In other words, I was not saying that no changes needed to be made to the financial system or that no technologies will help. We do need innovations that support restoration, and we do need to re-align the economy with ecology.
But these sorts of changes, in support of regeneration, are necessarily born out of a deepened awareness of and intimacy with every ecoregion—each with differing traits, cultures, and cycles waiting for us to re-embody.
As the Aboriginal scholar and member of the Apalech Clan Tyson Yunkaporta shared with me in “A different kind of growth”:
“The only way it'll work is if we have diversity and each bioregion responding to the unique spirit and entities of place—to build a patterning of relation and an economy, a governance structure, there, and then syndicating that out with all the other bioregions around.
You have to have that syndicated diversity and balance and that constant tension and balance between autonomy and collectivity, which is tricky. But it's doable and scalable. And the only way for it to be scalable is to be syndicated. It's not scalable if it's monolithic, which I think is what most people mean when they say scale, now.”
One-size-fits-all, supremacist visions of sustainability are often upheld by a similar colonial logic that destroyed biocultural diversity in the first place. To really regenerate the diversity that lends itself to collective resilience and climate stabilization, solutions cannot be replicated at scale. They can only be syndicated, though first rooted in a deep knowing of and relation to place.

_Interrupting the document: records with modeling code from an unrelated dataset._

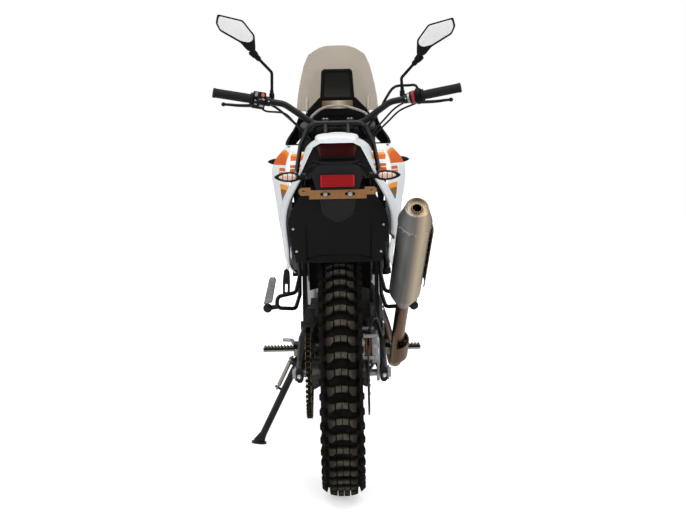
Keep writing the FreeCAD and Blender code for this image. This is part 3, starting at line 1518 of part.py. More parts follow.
def front_caliper():
    """Two-piston caliper bolted behind the left leg."""
    body = block(-84, -40, -96, -30, 20, 110)
    carrier = block(-94, -72, -60, 12, 24, 64)
    slot = cross_rod(FORK_OFFSET + AXLE_LEAD, 0, FRONT_DISC_X - 4, FRONT_DISC_X + 4,
                     FRONT_DISC_R + 6)
    leg = rod(Vector(-FORK_SPACING, FORK_OFFSET, -50), Vector(-FORK_SPACING, FORK_OFFSET, 200),
              LUG_R + SEAT_GAP)
    return on_steering(fused([body, carrier]).cut(slot).cut(leg))


# Side stand

def stand_axes():
    """Directions of the leg down, of the leg folded, and of the pivot bolt."""
    foot = Vector(STAND_FOOT_X, STAND_FOOT_Y, ground_z(STAND_FOOT_X))
    down = foot - STAND_PIVOT
    down.normalize()
    folded = Vector(STAND_FOLDED)
    folded.normalize()
    bolt = down.cross(folded)
    bolt.normalize()
    return down, folded, bolt


def side_stand():
    """Leg with its eye on the pivot bolt and a flat foot that lies on the floor."""
    down, folded, bolt = stand_axes()
    eye = rod(STAND_PIVOT - bolt * 8, STAND_PIVOT + bolt * 8, 16)
    foot = Vector(STAND_FOOT_X, STAND_FOOT_Y, ground_z(STAND_FOOT_X))
    neck = stand_neck(down, bolt)
    leg = rod(STAND_PIVOT + down * 24, foot - down * 12, STAND_LEG_R)
    peg = rod(STAND_PIVOT + down * 112, STAND_PIVOT + down * 112 + bolt * 32, 4)
    floor_up = Vector(math.sin(LEAN), 0, math.cos(LEAN))
    pad = rod(foot, foot + floor_up * 7, 24)
    cone = cone_between(foot + floor_up * 6, foot - down * 40, 18, STAND_LEG_R)
    below = block(-600, 600, 0, 1200, -400, 0)
    below.rotate(Vector(0, 0, 0), Vector(0, 1, 0), math.degrees(LEAN))
    below.translate(Vector(-REAR_TREAD_FLAT, 0, 0))
    solid = fused([eye, neck, leg, pad, cone, peg]).cut(below)
    return solid.cut(rod(STAND_PIVOT - bolt * 30, STAND_PIVOT + bolt * 30, 6 + RUNNING_GAP))


def stand_neck(down, bolt):
    """Flat neck of the leg that passes between the bracket's cheeks."""
    side = bolt.cross(down)
    side.normalize()
    corners = [STAND_PIVOT + side * 11 + bolt * 8, STAND_PIVOT - side * 11 + bolt * 8,
               STAND_PIVOT - side * 11 - bolt * 8, STAND_PIVOT + side * 11 - bolt * 8]
    return flat(corners).extrude(down * 34)


def stand_spring():
    """Return spring hooked between the pivot bolt and a peg on the leg."""
    down, folded, bolt = stand_axes()
    top = STAND_PIVOT + bolt * 23
    hook = ring(top - bolt * 2.5, top + bolt * 2.5, 11, 6 + RUNNING_GAP)
    coils = rod(top + down * 10, top + down * 102, 6.5)
    eye = ring(top + down * 112 - bolt * 2.5, top + down * 112 + bolt * 2.5, 9, 4.1)
    neck = rod(top + down * 100, top + down * 105, 3)
    return fused([hook, coils, eye, neck])


def stand_bracket():
    """Clevis on the frame that holds the stand's pivot bolt."""
    down, folded, bolt = stand_axes()
    away = down + folded
    away.normalize()
    cheeks = [rod(STAND_PIVOT + bolt * (side * 8.4), STAND_PIVOT + bolt * (side * 14), 16)
              for side in (1, -1)]
    side = bolt.cross(away)
    side.normalize()
    arms = []
    for s in (1, -1):
        low = STAND_PIVOT + bolt * (s * 8.4)
        corners = [low + side * 14, low - side * 14, low - side * 14 - away * 44,
                   low + side * 14 - away * 44]
        arms.append(flat(corners).extrude(bolt * (s * 5.6)))
    near = STAND_PIVOT - away * 24
    web_corners = [near + side * 14 + bolt * 14, near - side * 14 + bolt * 14,
                   near - side * 14 - bolt * 14, near + side * 14 - bolt * 14]
    web = flat(web_corners).extrude(away * -20)
    pin = rod(STAND_PIVOT - bolt * 18, STAND_PIVOT + bolt * 29, 6)
    return fused(cheeks + arms + [web, pin])


NODES = {
    "frame": frame, "subframe": subframe, "swingarm": swingarm, "shock": shock,
    "engine_case": engine_case, "cylinder_head": cylinder_head, "radiators": radiators,
    "header_pipe": header_pipe, "silencer": silencer, "heat_shields": heat_shields,
    "fuel_tank": fuel_tank, "seat": seat, "front_panels": front_panels,
    "rear_panels": rear_panels, "tail_cover": tail_cover, "tail_light": tail_light,
    "plate_holder": plate_holder, "plate_bracket": plate_bracket, "reflector": reflector,
    "inner_fender": inner_fender, "grab_rack": grab_rack, "rear_signals": rear_signals,
    "front_signals": front_signals, "windscreen": windscreen, "display_tower": display_tower,
    "headlight": headlight, "cowl_sides": cowl_sides, "cowl_frame": cowl_frame,
    "footpegs": footpegs, "foot_controls": foot_controls, "passenger_pegs": passenger_pegs,
    "skid_plate": skid_plate, "chain": chain, "drive_sprocket": drive_sprocket,
    "chain_guard": chain_guard, "rear_axle": rear_axle, "rear_caliper": rear_caliper,
    "rear_tyre": rear_tyre, "rear_rim": rear_rim, "rear_hub": rear_hub,
    "rear_sprocket": rear_sprocket, "rear_disc": rear_disc, "triple_clamps": triple_clamps,
    "fork_tubes": fork_tubes, "fork_legs": fork_legs, "handlebar": handlebar,
    "grips": grips, "hand_controls": hand_controls, "mirrors": mirrors,
    "front_fender": front_fender, "front_caliper": front_caliper,
    "front_axle": front_axle, "front_tyre": front_tyre, "front_rim": front_rim,
    "front_hub": front_hub, "front_disc": front_disc,
    "side_stand": side_stand, "stand_spring": stand_spring,
}


def leaned(shape):
    """Leans a piece onto the side stand, about the line below the machine's middle."""
    placed = shape.copy()
    placed.rotate(Vector(0, 0, 0), Vector(0, 1, 0), -math.degrees(LEAN))
    return placed


def footprint_middle(shapes):
    """Middle of the underside of the box round all pieces."""
    box = FreeCAD.BoundBox()
    for shape in shapes:
        box.add(shape.optimalBoundingBox(False))
    return Vector(box.Center.x, box.Center.y, box.ZMin)


def build():
    """All pieces by name, standing as parked, and the shift that put them there."""
    shapes = {name: leaned(make()) for name, make in NODES.items()}
    shift = footprint_middle(shapes.values()) * -1
    for shape in shapes.values():
        shape.translate(shift)
    return shapes, shift


if __name__ == "__main__":
    os.makedirs("parts", exist_ok=True)
    pieces, _ = build()
    for name, shape in pieces.items():
        shape.exportStep("parts/" + name + ".step")
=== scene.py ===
"""Dual sport motorcycle on its side stand: finishes, detailed pieces, light and camera.

New pieces are worked out in the upright drawing frame in millimetres (x to the rider's
right, y forward of the rear axle, z up from the floor) and then leaned with the machine.
"""
import json
import math

import bmesh
import bpy
import numpy as np
from mathutils import Matrix, Vector


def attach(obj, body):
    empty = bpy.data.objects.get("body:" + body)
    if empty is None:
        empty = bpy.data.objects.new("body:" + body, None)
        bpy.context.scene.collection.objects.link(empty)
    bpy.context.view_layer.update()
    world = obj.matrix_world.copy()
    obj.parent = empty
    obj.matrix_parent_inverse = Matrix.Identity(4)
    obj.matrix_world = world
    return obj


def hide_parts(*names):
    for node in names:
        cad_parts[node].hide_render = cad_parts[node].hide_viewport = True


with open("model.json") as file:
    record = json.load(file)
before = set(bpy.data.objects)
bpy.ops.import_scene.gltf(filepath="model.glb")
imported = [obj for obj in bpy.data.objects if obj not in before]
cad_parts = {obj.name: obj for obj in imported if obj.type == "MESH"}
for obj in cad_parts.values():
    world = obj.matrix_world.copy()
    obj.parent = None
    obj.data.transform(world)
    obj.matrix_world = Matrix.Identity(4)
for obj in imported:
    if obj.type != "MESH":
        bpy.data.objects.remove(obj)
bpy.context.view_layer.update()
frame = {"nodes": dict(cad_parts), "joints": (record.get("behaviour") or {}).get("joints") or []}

nodes = frame["nodes"]

LEAN = math.radians(6.0)
LEAN_TURN = Matrix.Rotation(-LEAN, 4, "Y")
REAR_HUB = np.array([0.0, 0.0, 345.0])
FRONT_HUB = np.array([0.0, 1475.0, 346.264])
CHAIN_X = -92.0
SILENCER_FOOT = np.array([182.0, 186.0, 524.0])
SILENCER_END = np.array([210.0, -250.0, 817.0])
ACROSS = np.array([1.0, 0.0, 0.0])
AHEAD = np.array([0.0, 1.0, 0.0])
UP = np.array([0.0, 0.0, 1.0])
OTHER_SIDE = np.array([-1.0, 1.0, 1.0])


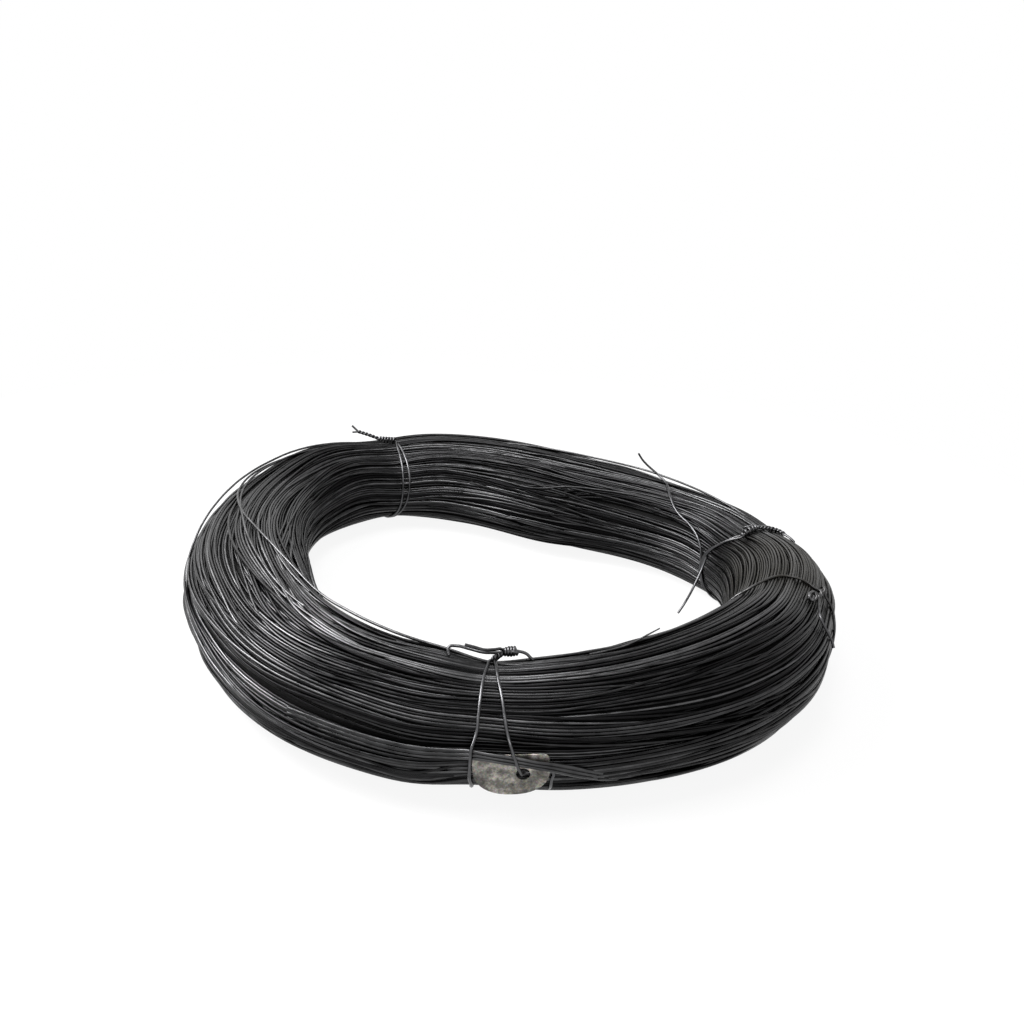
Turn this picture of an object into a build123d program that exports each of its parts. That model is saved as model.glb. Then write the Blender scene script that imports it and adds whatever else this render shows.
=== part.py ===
from build123d import *
from math import atan2, cos, degrees, hypot, pi, radians, sin, tan
import os

os.makedirs("parts", exist_ok=True)

# Coil of black annealed wire as it lies on the floor, in millimetres.
# +Z is up, +X is the long way of the coil, and the front, with the tag, faces -Y.

# Outside size of the coil and of its bundle of turns
coil_length = 614.0
coil_width = 576.0
bundle_width = 103.0
bundle_height = 90.0

# The coil is no true ring: how full it is beside a plain oval, at every 30 degrees from +X
fullness = (1.0, 0.958, 0.878, 1.0, 1.108, 1.088, 1.0, 0.971, 1.016, 1.0, 0.958, 0.990)

# The bundle's section is made of flat bands of turns, a multiple of four of them.
# A roundness of 2 gives an oval, and a smaller one a fuller section.
bundle_bands = 12
top_roundness = 1.85
foot_roundness = 1.6
band_groove = 1.8

# Wire, and the slots in which its ties pass under the bundle
wire_diameter = 2.5
wire_sides = 6
tie_play = 0.1
floor_gap = 0.3
slot_width = 3.6

# Bearing of each tie, in degrees anticlockwise from +X
front_tie_bearing = 266.4
back_left_tie_bearing = 125.5
back_right_tie_bearing = 9.5
right_tie_bearing = 343.0

# How far out from the middle of the bundle each knot lies
front_knot_side = -9.0
back_left_knot_side = -1.0
back_right_knot_side = -24.0
right_knot_side = 16.0

# Twisted knots
twist_pitch = 10.0
twist_turns = 2
knot_lift = 3.4

# Tag, and the leg of the front tie that it hangs on
tag_bearing = 271.3
tag_width = 53.0
tag_height = 33.0
tag_thickness = 0.8
tag_corner_radius = 5.0
tag_foot_radius = 24.0
tag_bottom = 25.0
tag_tilt = 7.0
tag_gap = 1.9
tag_hole_diameter = 10.0
tag_hole_side = 10.0
tag_hole_rise = 2.0
leg_clearance = 0.5
leg_lead = 0.05
leg_margin = 5.0
leg_bend_radius = 2.0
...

So we return to my invitation to better understand the roots of our multifaceted crises using a relational lens.
Explore and expose the tension.
The topic of “renewable” energy, as I've come to see, is a contentious one, especially between those who hold the values of deep ecology—who ache at the thought of living landscapes being blown up for lithium mines just as much as the ones destroyed for coal—and those who believe we can create technofixes to allow the opulence of the “developed” world and the top 1% to continue. It's not a clear-cut boundary, of course, with many who recognize the nuance and are willing to ask themselves the difficult questions.
But it's not helpful to suppress discourses on such complexities to pretend that there is already a unity to preserve—when in fact, some people's ideas on what the solutions are actually work against other people's wellbeing and visions of healing. That is a major part of the problem itself.